Mabel Emily Hedditch  (11 December 1897 – 6 January 1966) was an Australian farmer and politician, mayor of Portland, Victoria, and president of the Country Women's Association of Victoria. In the 1960 New Year Honours, she was awarded an OBE.

Early life 
Mabel Emily Flux was born in Hambrook, Gloucestershire, England, the daughter of farmers Alfred William Flux and Emily Hill Flux. She learned the trade of cheesemaking in Bristol as a young woman, and worked on her family's dairy farm and delivered milk with her sister Kit, while their brothers were serving in World War I. "I wasn't one of the glamor Land Girls, I was just a farmer, and I turned my hand to anything and everything."

Career 
Mabel Emily Hedditch took over postmistress duties at Bridgewater from her mother-in-law in 1937, and continued until 1945 when the office was closed. She was the first woman elected to the Portland Town Council, serving from 1949 to 1964. During her time on the Town Council, she became a justice of the peace in 1954, and was mayor of Portland from 1956 to 1960. She was a founding member of the Country Women's Association of Victoria from 1937, and president of the statewide organisation from 1953 to 1955. She was active in the town's social services, as president of the Old Folks Welfare Committee.  In 1960, she was made an officer in the Order of the British Empire (OBE).

Personal life 
Mabel Emily Flux married Norman Samuel Forward Hedditch in 1921. Hedditch was an Australian farmer who served in World War I; they met when he was working on a farm in England.

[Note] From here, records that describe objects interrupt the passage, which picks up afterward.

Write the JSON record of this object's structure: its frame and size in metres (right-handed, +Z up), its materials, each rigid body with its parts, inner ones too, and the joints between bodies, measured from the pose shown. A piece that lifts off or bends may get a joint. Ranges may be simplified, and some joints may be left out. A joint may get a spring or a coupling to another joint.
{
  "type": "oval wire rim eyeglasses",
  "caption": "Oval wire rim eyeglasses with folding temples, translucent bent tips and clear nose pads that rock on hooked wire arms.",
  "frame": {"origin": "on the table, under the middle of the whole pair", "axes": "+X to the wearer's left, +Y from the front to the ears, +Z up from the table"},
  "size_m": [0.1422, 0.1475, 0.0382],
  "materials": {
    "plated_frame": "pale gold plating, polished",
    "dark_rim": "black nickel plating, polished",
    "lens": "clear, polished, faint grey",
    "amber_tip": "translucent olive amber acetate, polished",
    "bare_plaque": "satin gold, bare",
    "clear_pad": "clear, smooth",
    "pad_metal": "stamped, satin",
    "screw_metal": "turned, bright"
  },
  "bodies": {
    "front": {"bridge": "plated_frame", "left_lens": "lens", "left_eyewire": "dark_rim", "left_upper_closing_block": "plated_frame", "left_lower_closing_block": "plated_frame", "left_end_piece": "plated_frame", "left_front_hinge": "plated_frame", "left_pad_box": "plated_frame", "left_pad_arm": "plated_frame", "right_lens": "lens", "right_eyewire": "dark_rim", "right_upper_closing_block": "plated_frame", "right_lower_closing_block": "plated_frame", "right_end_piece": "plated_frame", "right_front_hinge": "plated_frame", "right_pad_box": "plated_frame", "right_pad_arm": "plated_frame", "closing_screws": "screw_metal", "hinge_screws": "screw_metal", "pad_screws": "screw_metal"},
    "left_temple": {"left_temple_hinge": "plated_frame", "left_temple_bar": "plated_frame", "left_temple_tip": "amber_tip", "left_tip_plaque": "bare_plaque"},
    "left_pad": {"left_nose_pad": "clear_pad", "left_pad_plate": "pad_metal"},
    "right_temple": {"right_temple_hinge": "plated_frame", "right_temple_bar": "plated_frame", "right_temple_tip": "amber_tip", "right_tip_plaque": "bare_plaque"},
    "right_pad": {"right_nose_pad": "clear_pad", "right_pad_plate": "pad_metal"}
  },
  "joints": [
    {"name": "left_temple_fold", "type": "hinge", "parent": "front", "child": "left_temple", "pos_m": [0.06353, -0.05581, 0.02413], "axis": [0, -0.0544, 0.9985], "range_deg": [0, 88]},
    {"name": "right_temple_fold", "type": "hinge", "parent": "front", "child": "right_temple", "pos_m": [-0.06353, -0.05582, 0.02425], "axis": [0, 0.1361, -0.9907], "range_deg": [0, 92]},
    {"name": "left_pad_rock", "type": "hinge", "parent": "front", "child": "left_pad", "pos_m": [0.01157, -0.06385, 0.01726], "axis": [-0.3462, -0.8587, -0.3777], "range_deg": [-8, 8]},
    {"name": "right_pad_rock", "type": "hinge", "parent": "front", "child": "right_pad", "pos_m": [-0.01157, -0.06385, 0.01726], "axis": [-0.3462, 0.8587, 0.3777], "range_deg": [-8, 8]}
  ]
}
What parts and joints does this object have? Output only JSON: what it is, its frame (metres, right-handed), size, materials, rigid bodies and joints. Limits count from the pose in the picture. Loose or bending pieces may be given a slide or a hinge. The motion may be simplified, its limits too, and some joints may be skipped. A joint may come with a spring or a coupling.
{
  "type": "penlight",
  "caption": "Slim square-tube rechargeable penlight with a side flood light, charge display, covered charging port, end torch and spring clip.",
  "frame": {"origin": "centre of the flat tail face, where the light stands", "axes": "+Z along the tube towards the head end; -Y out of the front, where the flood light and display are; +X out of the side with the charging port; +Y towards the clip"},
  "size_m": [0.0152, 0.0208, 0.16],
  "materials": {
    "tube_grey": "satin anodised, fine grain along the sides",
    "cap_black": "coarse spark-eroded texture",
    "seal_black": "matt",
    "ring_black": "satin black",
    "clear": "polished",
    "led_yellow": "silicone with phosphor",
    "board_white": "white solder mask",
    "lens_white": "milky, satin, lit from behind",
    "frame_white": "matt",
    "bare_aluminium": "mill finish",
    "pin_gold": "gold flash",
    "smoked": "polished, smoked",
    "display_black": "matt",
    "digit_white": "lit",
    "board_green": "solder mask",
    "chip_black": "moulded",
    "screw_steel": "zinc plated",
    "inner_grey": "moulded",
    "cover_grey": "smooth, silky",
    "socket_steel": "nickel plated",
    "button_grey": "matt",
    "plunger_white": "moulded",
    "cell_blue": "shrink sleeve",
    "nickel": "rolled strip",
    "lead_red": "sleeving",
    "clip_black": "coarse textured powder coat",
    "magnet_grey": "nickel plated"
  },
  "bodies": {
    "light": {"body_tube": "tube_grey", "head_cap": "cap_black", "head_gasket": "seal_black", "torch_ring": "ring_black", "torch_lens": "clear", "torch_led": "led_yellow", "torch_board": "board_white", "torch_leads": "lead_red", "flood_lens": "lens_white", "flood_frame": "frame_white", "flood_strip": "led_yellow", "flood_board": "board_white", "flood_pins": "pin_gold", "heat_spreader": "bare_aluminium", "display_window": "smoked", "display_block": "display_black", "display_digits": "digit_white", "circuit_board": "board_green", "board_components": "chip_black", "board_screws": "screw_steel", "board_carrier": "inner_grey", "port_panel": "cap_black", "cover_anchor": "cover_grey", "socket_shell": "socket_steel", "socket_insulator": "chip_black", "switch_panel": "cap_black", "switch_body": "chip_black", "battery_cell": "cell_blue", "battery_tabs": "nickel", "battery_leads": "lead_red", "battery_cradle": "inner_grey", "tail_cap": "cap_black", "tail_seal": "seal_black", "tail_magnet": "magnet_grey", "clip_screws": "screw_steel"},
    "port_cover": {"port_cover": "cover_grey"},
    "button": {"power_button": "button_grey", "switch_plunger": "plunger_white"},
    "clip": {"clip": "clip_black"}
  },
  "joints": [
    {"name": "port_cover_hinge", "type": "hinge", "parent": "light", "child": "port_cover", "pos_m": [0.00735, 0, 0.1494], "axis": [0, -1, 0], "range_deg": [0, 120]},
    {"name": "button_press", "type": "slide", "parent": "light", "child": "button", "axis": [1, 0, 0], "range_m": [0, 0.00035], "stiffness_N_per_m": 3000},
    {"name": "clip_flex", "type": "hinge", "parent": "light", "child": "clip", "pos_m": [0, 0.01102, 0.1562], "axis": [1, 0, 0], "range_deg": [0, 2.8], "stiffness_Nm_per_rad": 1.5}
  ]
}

They had seven children together (Thomas, Margaret, Alfred, Robert, James, Catherine, and Geoffrey). Norman Hedditch died in 1954. Mabel Emily Hedditch died at home in Portland in 1966, aged 68 years. Hedditch Court in Ginninderry is named for Mabel Emily Hedditch.

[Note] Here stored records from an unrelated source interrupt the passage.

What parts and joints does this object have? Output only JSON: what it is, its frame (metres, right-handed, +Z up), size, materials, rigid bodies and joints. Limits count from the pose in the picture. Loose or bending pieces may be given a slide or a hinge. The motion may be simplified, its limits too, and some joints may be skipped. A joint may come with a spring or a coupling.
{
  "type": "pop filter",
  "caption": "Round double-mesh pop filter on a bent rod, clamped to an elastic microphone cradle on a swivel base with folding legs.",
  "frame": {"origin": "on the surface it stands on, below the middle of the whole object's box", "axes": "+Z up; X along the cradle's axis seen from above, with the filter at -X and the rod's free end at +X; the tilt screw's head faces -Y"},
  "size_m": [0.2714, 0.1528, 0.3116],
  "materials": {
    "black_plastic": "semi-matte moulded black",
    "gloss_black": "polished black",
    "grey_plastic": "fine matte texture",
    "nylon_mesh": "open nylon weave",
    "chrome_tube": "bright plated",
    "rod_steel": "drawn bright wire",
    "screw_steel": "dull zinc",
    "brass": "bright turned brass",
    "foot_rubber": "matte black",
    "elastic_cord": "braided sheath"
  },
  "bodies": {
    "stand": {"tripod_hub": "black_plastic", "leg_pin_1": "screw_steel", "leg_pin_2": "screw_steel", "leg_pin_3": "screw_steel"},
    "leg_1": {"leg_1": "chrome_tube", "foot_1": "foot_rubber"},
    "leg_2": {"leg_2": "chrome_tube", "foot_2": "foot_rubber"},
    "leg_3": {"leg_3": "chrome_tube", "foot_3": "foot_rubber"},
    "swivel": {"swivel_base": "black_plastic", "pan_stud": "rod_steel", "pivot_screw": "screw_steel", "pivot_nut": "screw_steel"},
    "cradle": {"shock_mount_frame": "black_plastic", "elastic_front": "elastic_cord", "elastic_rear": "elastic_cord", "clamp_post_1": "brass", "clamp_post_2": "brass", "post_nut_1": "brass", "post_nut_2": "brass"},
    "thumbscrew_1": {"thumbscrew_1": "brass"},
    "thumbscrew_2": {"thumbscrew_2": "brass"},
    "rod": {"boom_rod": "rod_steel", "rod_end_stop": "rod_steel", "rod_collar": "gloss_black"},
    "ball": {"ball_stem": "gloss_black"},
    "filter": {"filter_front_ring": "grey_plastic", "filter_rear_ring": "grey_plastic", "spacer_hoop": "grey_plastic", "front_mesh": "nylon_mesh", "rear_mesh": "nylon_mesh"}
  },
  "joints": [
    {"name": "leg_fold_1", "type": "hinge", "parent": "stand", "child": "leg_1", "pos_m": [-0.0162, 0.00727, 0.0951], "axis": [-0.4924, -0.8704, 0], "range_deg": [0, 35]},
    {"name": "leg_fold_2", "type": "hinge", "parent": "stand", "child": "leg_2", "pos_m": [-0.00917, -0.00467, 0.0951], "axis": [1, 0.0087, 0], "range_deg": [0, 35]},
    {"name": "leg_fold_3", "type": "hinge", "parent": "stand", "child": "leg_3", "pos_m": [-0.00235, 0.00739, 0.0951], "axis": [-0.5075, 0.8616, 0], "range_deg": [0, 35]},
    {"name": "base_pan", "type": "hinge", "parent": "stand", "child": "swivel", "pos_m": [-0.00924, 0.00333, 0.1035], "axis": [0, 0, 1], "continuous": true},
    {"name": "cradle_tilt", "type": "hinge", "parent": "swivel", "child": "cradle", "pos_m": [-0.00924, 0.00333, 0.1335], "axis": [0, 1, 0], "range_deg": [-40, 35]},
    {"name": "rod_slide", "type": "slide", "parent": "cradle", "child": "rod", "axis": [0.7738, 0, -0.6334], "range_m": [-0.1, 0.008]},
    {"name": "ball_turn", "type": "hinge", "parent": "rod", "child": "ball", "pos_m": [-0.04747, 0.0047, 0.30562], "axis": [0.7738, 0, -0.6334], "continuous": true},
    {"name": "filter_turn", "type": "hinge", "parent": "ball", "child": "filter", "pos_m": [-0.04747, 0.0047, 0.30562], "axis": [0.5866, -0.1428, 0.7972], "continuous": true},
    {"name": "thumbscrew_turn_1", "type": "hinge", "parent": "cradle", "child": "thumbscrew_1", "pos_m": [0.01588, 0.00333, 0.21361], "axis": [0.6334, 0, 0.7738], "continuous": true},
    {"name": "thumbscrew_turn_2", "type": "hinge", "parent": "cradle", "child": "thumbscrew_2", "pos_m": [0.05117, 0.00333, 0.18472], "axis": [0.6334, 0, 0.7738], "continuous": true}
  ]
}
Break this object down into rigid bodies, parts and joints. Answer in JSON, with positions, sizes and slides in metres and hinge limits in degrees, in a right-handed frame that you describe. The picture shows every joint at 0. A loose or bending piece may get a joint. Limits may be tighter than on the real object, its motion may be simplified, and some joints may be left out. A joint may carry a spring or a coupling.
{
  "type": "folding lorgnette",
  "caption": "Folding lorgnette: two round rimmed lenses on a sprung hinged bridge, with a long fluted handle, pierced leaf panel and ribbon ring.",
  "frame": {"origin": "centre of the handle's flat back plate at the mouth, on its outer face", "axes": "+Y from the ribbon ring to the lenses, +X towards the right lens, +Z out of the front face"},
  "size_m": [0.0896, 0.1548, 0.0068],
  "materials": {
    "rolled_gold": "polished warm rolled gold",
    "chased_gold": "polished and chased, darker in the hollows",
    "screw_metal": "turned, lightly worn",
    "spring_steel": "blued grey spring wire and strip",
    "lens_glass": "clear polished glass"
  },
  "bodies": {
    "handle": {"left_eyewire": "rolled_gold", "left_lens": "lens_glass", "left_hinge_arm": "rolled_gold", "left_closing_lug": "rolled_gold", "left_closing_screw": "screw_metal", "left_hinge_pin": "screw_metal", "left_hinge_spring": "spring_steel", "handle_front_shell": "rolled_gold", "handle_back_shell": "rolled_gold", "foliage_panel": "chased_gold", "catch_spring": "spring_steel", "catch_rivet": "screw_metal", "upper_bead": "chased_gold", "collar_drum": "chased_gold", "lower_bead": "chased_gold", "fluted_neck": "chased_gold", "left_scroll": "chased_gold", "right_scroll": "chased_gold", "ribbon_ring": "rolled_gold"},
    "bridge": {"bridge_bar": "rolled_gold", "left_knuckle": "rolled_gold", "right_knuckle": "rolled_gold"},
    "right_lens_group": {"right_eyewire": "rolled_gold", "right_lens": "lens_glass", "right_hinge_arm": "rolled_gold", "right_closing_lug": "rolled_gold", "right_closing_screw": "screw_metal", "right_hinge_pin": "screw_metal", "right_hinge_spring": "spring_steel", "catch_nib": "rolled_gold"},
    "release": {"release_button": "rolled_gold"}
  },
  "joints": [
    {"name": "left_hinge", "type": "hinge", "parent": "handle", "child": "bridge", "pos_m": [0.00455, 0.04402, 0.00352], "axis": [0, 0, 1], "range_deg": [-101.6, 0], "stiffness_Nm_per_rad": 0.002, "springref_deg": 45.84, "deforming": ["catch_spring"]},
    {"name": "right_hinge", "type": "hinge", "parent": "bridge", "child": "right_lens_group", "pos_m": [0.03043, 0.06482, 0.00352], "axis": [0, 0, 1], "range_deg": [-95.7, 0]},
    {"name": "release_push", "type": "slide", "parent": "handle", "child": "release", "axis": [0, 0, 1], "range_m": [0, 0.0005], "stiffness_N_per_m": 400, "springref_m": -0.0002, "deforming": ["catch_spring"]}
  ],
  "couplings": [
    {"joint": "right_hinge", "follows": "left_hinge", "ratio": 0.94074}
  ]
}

Her brother-in-law Harry Hedditch also served as mayor of Portland, in the 1940s.

References

External links 

 Judith Pike, "The Flux and Hill Families of Hambrook", a webpage of the Frenchay Village Museum, containing several photographs of Mabel Emily Hedditch and her family.

1897 births
1966 deaths
Women mayors of places in Victoria (Australia)
20th-century Australian politicians
British women in World War I
20th-century Australian women politicians
Mayors of places in Victoria (Australia)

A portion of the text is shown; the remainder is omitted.